|North Star of Herschel Island|
|Canada’s Arctic Tall Ship
|North Star of Herschel Island is the last of the sailing Arctic cargo ships. She is the only fully rigged ship in Canada, meaning that she crosses squares on each of her three masts. Sails can be handled from on deck and it is possible for the ship to be sailed single-handedly.North Star was built in 1935 in San Francisco at the Geo. W. Kneass shipyard and shipped to the Arctic aboard the 600 ton trading ship Patterson. She had originally been built for two Inuit fox trappers. She was used from 1936 to 1961 for transport of the winter’s catch of fur to market in early August and for transportation of supplies from Aklavik and Tuktoyaktuk to Sachs Harbour on Banks Island in late August and early September when ice conditions permitted sea navigation. Except for three winters frozen in the ice, each fall North Star was hauled onto the beach and launched the following spring using three purchase tackle and hand winched by the whole village over skids of freshly killed seals.
North Star was left on the beach in 1961 when cargo flights took over the transportation and remained on the beach until 1968. She was purchased by her second owner in 1967 and refit for navigation in the Beaufort Sea. From 1968 until 1973 she was used for scientific investigations in the Arctic Ocean. Subsequent voyages included surveying the British Columbia Alaska boundary, ecological adventures, sail training and searching for mermaids.

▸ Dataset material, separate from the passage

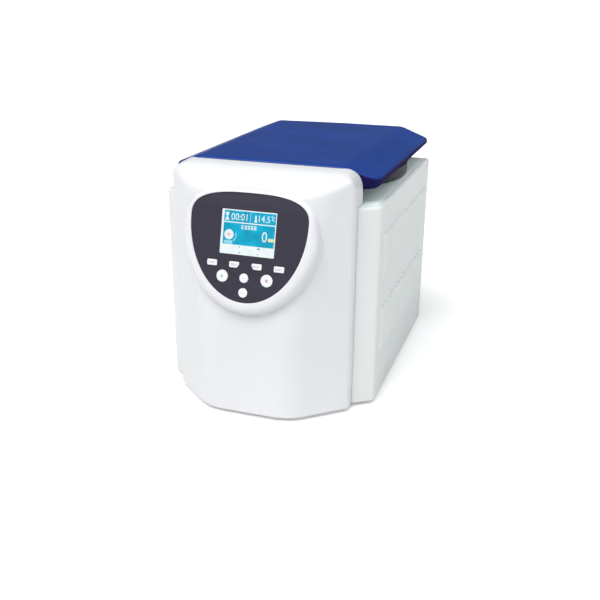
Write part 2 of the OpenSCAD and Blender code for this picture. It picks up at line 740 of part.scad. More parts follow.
crease_x = 132;
wing_drop = 22.5;
corner_y = 17.5;
frame_z = lid_edge_z + 6;
function lid_plan() = rounded([
    [-crease_x, lid_front, 10], [crease_x, lid_front, 10], [lid_half, corner_y, 8],
    [lid_half, lid_back, 6], [-lid_half, lid_back, 6], [-lid_half, corner_y, 8]], 6);
function lid_section() = rounded([
    [-lid_half, lid_top - 80, 0], [lid_half, lid_top - 80, 0], [lid_half, lid_top - wing_drop, 5],
    [crease_x, lid_top, 30], [-crease_x, lid_top, 30], [-lid_half, lid_top - wing_drop, 5]], 6);
// The lid as a full body, its skin moved inwards by t
module lid_solid(t) {
    intersection() {
        translate([0, 0, 200]) linear_extrude(height = 400) polygon(inset(lid_plan(), t));
        translate([0, lid_front, lid_top]) rotate([-lid_fall, 0, 0]) translate([0, 0, -lid_top])
            translate([0, 600, 0]) rotate([90, 0, 0]) linear_extrude(height = 700)
                polygon(inset(lid_section(), t));
    }
}
module lid_cover() {
    color(blue) place() difference() {
        intersection() {
            lid_solid(0);
            box([-300, -100, lid_edge_z], [300, 600, 600]);
        }
        lid_solid(mould_t);
    }
}
module lid_liner() {
    color(dark) place() at_chamber() rotate_extrude($fn = 160)
        polygon([[0, body_h + 8], [mouth_r - 14, body_h + 8], [mouth_r - 10, body_h + 2],
            [drum_r - 4, body_h + 2], [drum_r, body_h + 6], [drum_r, frame_z - 0.1],
            [drum_r - 3, frame_z - 0.1], [drum_r - 3, body_h + 7], [mouth_r - 8, body_h + 5],
            [mouth_r - 12, body_h + 11], [0, body_h + 11]]);
}
module lid_frame() {
    color(steel) place() {
        difference() {
            linear_extrude(height = frame_z + 2.5) polygon(rounded([
                [-140, 10, 20], [140, 10, 20], [176, 40, 20], [176, 410, 20], [140, 440, 20], [-140, 440, 20],
                [-176, 410, 20], [-176, 40, 20]], 4));
            box([-300, -100, -10], [300, 600, frame_z]);
        }
        difference() {
            box([-30, 12, frame_z + 2], [30, 44, frame_z + 14]);
            box([-27, 0, frame_z + 1], [27, 41, frame_z + 11]);
        }
    }
}
module lid_striker() {
    color([0.80, 0.81, 0.83]) place() difference() {
        union() {
            box([-2.5, 18, latch_z - 14], [2.5, 36, frame_z - 3]);
            box([-14, 16, frame_z - 3.1], [14, 38, frame_z - 0.1]);
        }
        box([-5, 22, latch_z - 6], [5, 32, latch_z + 6]);
    }
}
module panel_screws() {
    color(steel) place() {
        for (p = back_screws) translate([p.x, 0, p.y]) {
            along_y(body_d - 8, body_d + 0.1, 2);
            along_y(body_d + 0.05, body_d + 2.2, 3.8);
        }
        for (x = hinge_x, dx = [-14, 14], dz = [-34, -14]) translate([x + dx, 0, body_h + dz]) {
            along_y(body_d - 8, body_d + 3.2, 2.5);
            along_y(body_d + 3.05, body_d + 6, 3.8);
        }
    }
}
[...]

North Star is the home of her present owners and is no longer a commercial ship but is now a private vessel. She is not available for charter. She is available as a way of educating people about Arctic history such as for school group tours and historical societies. There is no charge for this. She sometimes participates in classic and wooden boat shows. The ship is rigged, ready and capable of sailing anywhere in the world.